─── Dataset extract

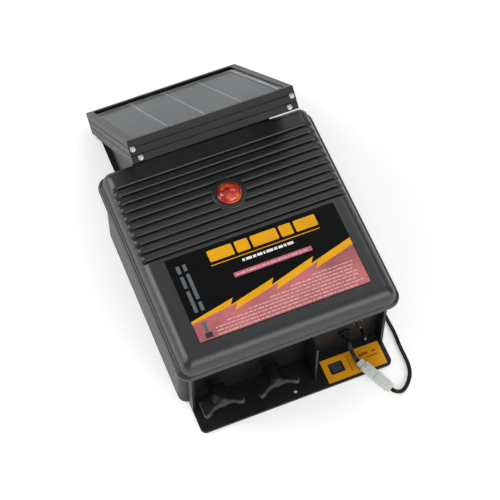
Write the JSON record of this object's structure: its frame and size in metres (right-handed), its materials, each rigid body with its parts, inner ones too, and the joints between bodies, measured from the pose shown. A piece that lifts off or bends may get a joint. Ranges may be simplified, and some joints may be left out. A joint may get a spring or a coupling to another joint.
{
  "type": "fence_energizer",
  "caption": "Solar electric-fence energizer: black weatherproof case, wing-knob terminals, toggle switch, plug-in lead and a tilted solar panel on its bracket",
  "frame": {"origin": "bottom centre of the box round the unit without its leads, on the surface that its back lies on", "axes": "+X to the right seen from the front face, +Y from the terminals towards the solar panel, +Z out of the front face"},
  "size_m": [0.2127, 0.3797, 0.1706],
  "materials": {
    "case_plastic": "black moulded plastic, satin",
    "seal_rubber": "black rubber",
    "screw_steel": "zinc-plated steel",
    "label_film": "printed film label",
    "lens_red": "red moulded lens",
    "lamp_glass": "clear lamp bulb on its holder",
    "wire_red": "insulated wire",
    "wire_white": "insulated wire",
    "board_green": "printed circuit laminate",
    "capacitor_sleeve": "sleeved capacitor",
    "core_iron": "laminated steel",
    "winding_copper": "taped copper winding",
    "sink_aluminium": "extruded aluminium",
    "chip_plastic": "moulded component",
    "battery_case": "battery case",
    "contact_brass": "brass",
    "strap_plastic": "strap",
    "foam_pad": "closed-cell foam",
    "control_film": "orange film label",
    "lead_jacket": "black lead jacket",
    "nylon_white": "natural nylon",
    "bracket_paint": "black powder coat",
    "rail_paint": "black anodised rail",
    "panel_glass": "toughened glass",
    "cell_silicon": "silicon cells",
    "backsheet_white": "white backsheet",
    "box_plastic": "junction box",
    "knob_plastic": "black moulded knob"
  },
  "bodies": {
    "unit": {"rear_housing": "case_plastic", "front_cover": "case_plastic", "cover_gasket": "seal_rubber", "cover_screws": "screw_steel", "face_label": "label_film", "signal_lens": "lens_red", "signal_lamp": "lamp_glass", "lamp_wires": "wire_red", "circuit_board": "board_green", "board_screws": "screw_steel", "storage_capacitor": "capacitor_sleeve", "transformer_core": "core_iron", "transformer_winding": "winding_copper", "heat_sink": "sink_aluminium", "thyristor": "chip_plastic", "board_parts": "chip_plastic", "battery": "battery_case", "battery_tabs": "contact_brass", "battery_strap": "strap_plastic", "strap_screws": "screw_steel", "battery_foam": "foam_pad", "battery_wires": "wire_red", "output_wires": "wire_white", "switch_wires": "wire_white", "fence_stud": "contact_brass", "ground_stud": "contact_brass", "stud_nuts": "screw_steel", "stud_washers": "screw_steel", "ring_terminals": "contact_brass", "switch_body": "screw_steel", "switch_nut": "screw_steel", "control_label": "control_film", "lead_grommet": "seal_rubber", "supply_lead": "lead_jacket", "connector_socket": "nylon_white", "socket_contacts": "contact_brass", "solar_lead": "lead_jacket", "bracket_plate": "bracket_paint", "bracket_arm_left": "bracket_paint", "bracket_arm_right": "bracket_paint", "bracket_screws": "screw_steel", "panel_rail_front": "rail_paint", "panel_rail_rear": "rail_paint", "panel_rail_left": "rail_paint", "panel_rail_right": "rail_paint", "panel_glass": "panel_glass", "solar_cells": "cell_silicon", "panel_backsheet": "backsheet_white", "rail_screws": "screw_steel", "junction_box": "box_plastic", "arm_grommet": "seal_rubber"},
    "fence_clamp": {"fence_washer": "screw_steel"},
    "fence_wing": {"fence_knob": "knob_plastic", "fence_insert": "contact_brass"},
    "ground_clamp": {"ground_washer": "screw_steel"},
    "ground_wing": {"ground_knob": "knob_plastic", "ground_insert": "contact_brass"},
    "lever": {"switch_lever": "screw_steel"},
    "plug": {"connector_plug": "nylon_white", "plug_pins": "contact_brass"}
  },
  "joints": [
    {"name": "fence_clamp_slide", "type": "slide", "parent": "unit", "child": "fence_clamp", "axis": [0, -1, 0], "range_m": [0, 0.0051]},
    {"name": "fence_knob_turn", "type": "hinge", "parent": "fence_clamp", "child": "fence_wing", "pos_m": [-0.069, -0.15759, 0.029], "axis": [0, -1, 0], "range_deg": [0, 1800]},
    {"name": "ground_clamp_slide", "type": "slide", "parent": "unit", "child": "ground_clamp", "axis": [0, -1, 0], "range_m": [0, 0.0051]},
    {"name": "ground_knob_turn", "type": "hinge", "parent": "ground_clamp", "child": "ground_wing", "pos_m": [-0.017, -0.15759, 0.029], "axis": [0, -1, 0], "range_deg": [0, 1800]},
    {"name": "switch_lever_tilt", "type": "hinge", "parent": "unit", "child": "lever", "pos_m": [0.07, -0.14559, 0.041], "axis": [-1, 0, 0], "range_deg": [0, 20]},
    {"name": "plug_pull", "type": "slide", "parent": "unit", "child": "plug", "axis": [0.439, -0.8963, -0.0627], "range_m": [0, 0.0125], "deforming": ["solar_lead"]}
  ],
  "couplings": [
    {"joint": "fence_clamp_slide", "follows": "fence_knob_turn", "m_per_rad": 0.00015915},
    {"joint": "ground_clamp_slide", "follows": "ground_knob_turn", "m_per_rad": 0.00015915}
  ]
}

──────

- What you are asked to do -
Write out the whole listing exactly.

- The completed task -
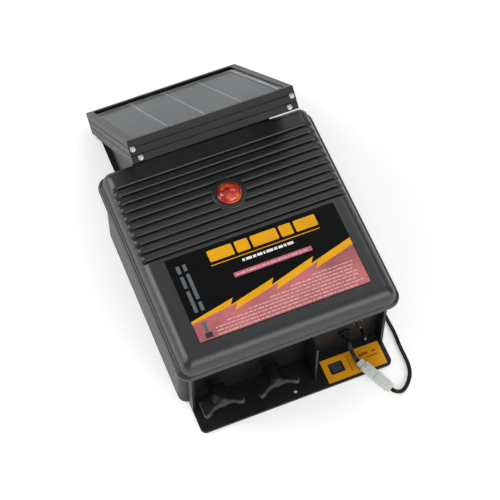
Write the JSON record of this object's structure: its frame and size in metres (right-handed), its materials, each rigid body with its parts, inner ones too, and the joints between bodies, measured from the pose shown. A piece that lifts off or bends may get a joint. Ranges may be simplified, and some joints may be left out. A joint may get a spring or a coupling to another joint.
{
  "type": "fence_energizer",
  "caption": "Solar electric-fence energizer: black weatherproof case, wing-knob terminals, toggle switch, plug-in lead and a tilted solar panel on its bracket",
  "frame": {"origin": "bottom centre of the box round the unit without its leads, on the surface that its back lies on", "axes": "+X to the right seen from the front face, +Y from the terminals towards the solar panel, +Z out of the front face"},
  "size_m": [0.2127, 0.3797, 0.1706],
  "materials": {
    "case_plastic": "black moulded plastic, satin",
    "seal_rubber": "black rubber",
    "screw_steel": "zinc-plated steel",
    "label_film": "printed film label",
    "lens_red": "red moulded lens",
    "lamp_glass": "clear lamp bulb on its holder",
    "wire_red": "insulated wire",
    "wire_white": "insulated wire",
    "board_green": "printed circuit laminate",
    "capacitor_sleeve": "sleeved capacitor",
    "core_iron": "laminated steel",
    "winding_copper": "taped copper winding",
    "sink_aluminium": "extruded aluminium",
    "chip_plastic": "moulded component",
    "battery_case": "battery case",
    "contact_brass": "brass",
    "strap_plastic": "strap",
    "foam_pad": "closed-cell foam",
    "control_film": "orange film label",
    "lead_jacket": "black lead jacket",
    "nylon_white": "natural nylon",
    "bracket_paint": "black powder coat",
    "rail_paint": "black anodised rail",
    "panel_glass": "toughened glass",
    "cell_silicon": "silicon cells",
    "backsheet_white": "white backsheet",
    "box_plastic": "junction box",
    "knob_plastic": "black moulded knob"
  },
  "bodies": {
    "unit": {"rear_housing": "case_plastic", "front_cover": "case_plastic", "cover_gasket": "seal_rubber", "cover_screws": "screw_steel", "face_label": "label_film", "signal_lens": "lens_red", "signal_lamp": "lamp_glass", "lamp_wires": "wire_red", "circuit_board": "board_green", "board_screws": "screw_steel", "storage_capacitor": "capacitor_sleeve", "transformer_core": "core_iron", "transformer_winding": "winding_copper", "heat_sink": "sink_aluminium", "thyristor": "chip_plastic", "board_parts": "chip_plastic", "battery": "battery_case", "battery_tabs": "contact_brass", "battery_strap": "strap_plastic", "strap_screws": "screw_steel", "battery_foam": "foam_pad", "battery_wires": "wire_red", "output_wires": "wire_white", "switch_wires": "wire_white", "fence_stud": "contact_brass", "ground_stud": "contact_brass", "stud_nuts": "screw_steel", "stud_washers": "screw_steel", "ring_terminals": "contact_brass", "switch_body": "screw_steel", "switch_nut": "screw_steel", "control_label": "control_film", "lead_grommet": "seal_rubber", "supply_lead": "lead_jacket", "connector_socket": "nylon_white", "socket_contacts": "contact_brass", "solar_lead": "lead_jacket", "bracket_plate": "bracket_paint", "bracket_arm_left": "bracket_paint", "bracket_arm_right": "bracket_paint", "bracket_screws": "screw_steel", "panel_rail_front": "rail_paint", "panel_rail_rear": "rail_paint", "panel_rail_left": "rail_paint", "panel_rail_right": "rail_paint", "panel_glass": "panel_glass", "solar_cells": "cell_silicon", "panel_backsheet": "backsheet_white", "rail_screws": "screw_steel", "junction_box": "box_plastic", "arm_grommet": "seal_rubber"},
    "fence_clamp": {"fence_washer": "screw_steel"},
    "fence_wing": {"fence_knob": "knob_plastic", "fence_insert": "contact_brass"},
    "ground_clamp": {"ground_washer": "screw_steel"},
    "ground_wing": {"ground_knob": "knob_plastic", "ground_insert": "contact_brass"},
    "lever": {"switch_lever": "screw_steel"},
    "plug": {"connector_plug": "nylon_white", "plug_pins": "contact_brass"}
  },
  "joints": [
    {"name": "fence_clamp_slide", "type": "slide", "parent": "unit", "child": "fence_clamp", "axis": [0, -1, 0], "range_m": [0, 0.0051]},
    {"name": "fence_knob_turn", "type": "hinge", "parent": "fence_clamp", "child": "fence_wing", "pos_m": [-0.069, -0.15759, 0.029], "axis": [0, -1, 0], "range_deg": [0, 1800]},
    {"name": "ground_clamp_slide", "type": "slide", "parent": "unit", "child": "ground_clamp", "axis": [0, -1, 0], "range_m": [0, 0.0051]},
    {"name": "ground_knob_turn", "type": "hinge", "parent": "ground_clamp", "child": "ground_wing", "pos_m": [-0.017, -0.15759, 0.029], "axis": [0, -1, 0], "range_deg": [0, 1800]},
    {"name": "switch_lever_tilt", "type": "hinge", "parent": "unit", "child": "lever", "pos_m": [0.07, -0.14559, 0.041], "axis": [-1, 0, 0], "range_deg": [0, 20]},
    {"name": "plug_pull", "type": "slide", "parent": "unit", "child": "plug", "axis": [0.439, -0.8963, -0.0627], "range_m": [0, 0.0125], "deforming": ["solar_lead"]}
  ],
  "couplings": [
    {"joint": "fence_clamp_slide", "follows": "fence_knob_turn", "m_per_rad": 0.00015915},
    {"joint": "ground_clamp_slide", "follows": "ground_knob_turn", "m_per_rad": 0.00015915}
  ]
}